Ce qui devait arriver est bien entendu arrivé. La profitable compagnie helvétique est devenue exsangue, pompée régulièrement par ses filiales, alors qu’elle ne pouvait pas en tirer une quelconque synergie positive. Et le 02 octobre 2011, le successeur de Philippe Bruggisser, Mario Corti, a déposé le bilan en laissant plus de 30 000 passagers sur le carreau dans le monde entier. Bref, le désastre sur toute la ligne.

Or voilà que resurgit le même phénomène avec le lancement d’Etihad Airways Partners. On voit bien la stratégie du transporteur d’Abu Dhabi. Il n’accepte plus de jouer les seconds rôles derrière Emirates dans le Golfe. Or il ne peut pas se développer suffisamment par une croissance interne qui serait trop longue et qui aurait peu de chances de l’amener au premier rang, tant l’avance d’Emirates est importante. Alors il fait de la croissance externe, non pas comme Swissair la menait, sur le plan européen, mais bien au niveau mondial. Les temps ont changé. Et voilà donc la création d’un nouvel ensemble auquel il faudra bien donner une cohérence que Swissair n’a pas été capable d’imposer dans le Qualifyer Group.
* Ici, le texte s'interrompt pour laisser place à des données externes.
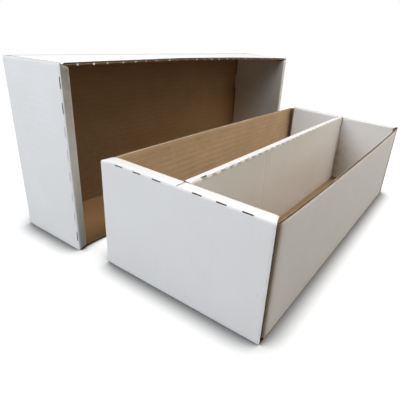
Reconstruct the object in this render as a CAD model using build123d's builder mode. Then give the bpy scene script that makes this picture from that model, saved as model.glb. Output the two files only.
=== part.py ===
from build123d import *
import math
import os

# Two-row card storage box of folded corrugated board, with its lift-off lid beside it.
# X is the tray's width, Y its length and Z is up. The origin is the middle of the tray's base.
# Every panel between two creases is one piece. All sizes are in millimetres.

# The tray, measured outside
tray_width = 170.0
tray_length = 390.0
tray_height = 106.0

# The lid, which drops over the tray
lid_depth = 88.0
lid_side_clearance = 1.2
lid_end_clearance = 2.6

# Corrugated board: two liners with a fluted medium between them
board = 2.8
liner = 0.4
medium = 0.3
flute_pitch = 6.4
crease_radius = 0.4

# Layers folded over each other
layer_gap = 0.2
panel_clearance = 1.2
wall_drop = 0.2
tray_flap_length = 62.0
lid_flap_length = 70.0

# Divider between the two rows
divider_width = 7.6
divider_clearance = 0.6
divider_flap_length = 48.0

# Split in the rolled rim, on the divider's centre line
rim_split = 0.8

# Lock tabs at the foot of the rolled ends, and the slots that take them
tab_width = 24.0
tab_length = 2.4
slot_clearance = 0.6
foot_notch_width = 9.0
foot_notch_height = 5.0

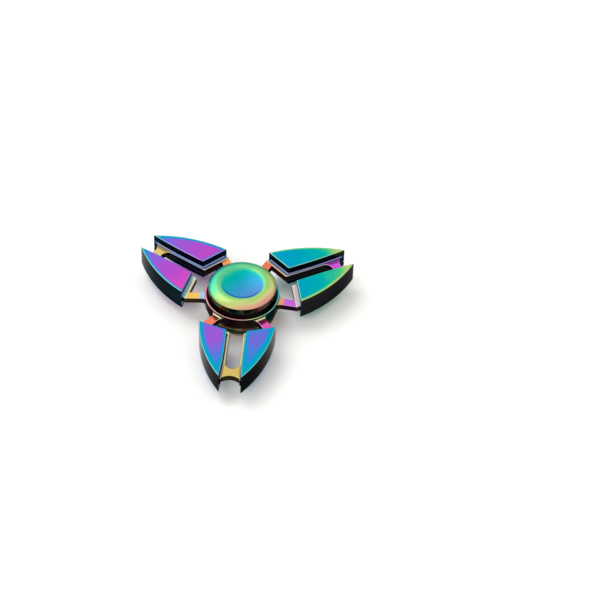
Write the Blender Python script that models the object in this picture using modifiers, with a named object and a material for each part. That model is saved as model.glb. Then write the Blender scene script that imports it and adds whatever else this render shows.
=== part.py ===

Ce ne sera certainement pas facile entre les « fondateurs » du Etihad Airways Partners. Il suffit de regarder la composition pour mesurer la difficulté de l’exercice. Autour de la maison-mère Etihad, on trouve Air Berlin, fortement ancrée dans l’Allemagne profonde et qui a perdu 434 millions de dollars en 2013, Air Serbia, anciennement la JAT qu’il faut totalement restructurer, Air Seychelles, sans doute la plus facile à intégrer mais également la plus petite, Jet Airways, compagnie indienne qui s’est enfoncée dans les déficits avec une perte de 689 millions de dollars en 2013 et enfin Etihad Regional, ex Darwin, dont le gouvernement suisse regarde avec attention ses capacités d’indépendance. Eh bien, je dis que c’est loin d’être gagné. Les cultures sont différentes, les gouvernements sont soucieux de l’indépendance de leurs compagnies basées et les résultats financiers sont pour le moins médiocres ; même ceux d’Etihad, avec 62 petits millions de dollars de profit, sont très loin des 885 millions d’Emirates. Comment réaliser un ensemble cohérent avec ce patchwork ?

Swissair en son temps s’y est cassé les dents. Etihad peut-elle réussir alors que les conditions sont assez semblables, mais à l’échelle mondiale au lieu de l’échelle européenne ? Certes le gouvernement d’Abu Dhabi a une capacité certaine à soutenir le projet à long terme et à combler les inévitables pertes. Cela suffira-t-il ?

Bruno Matheu quitte la direction long courrier d’Air France pour diriger l’Etihad Airways Partners. On ne peut que lui souhaiter bonne change et … bon courage.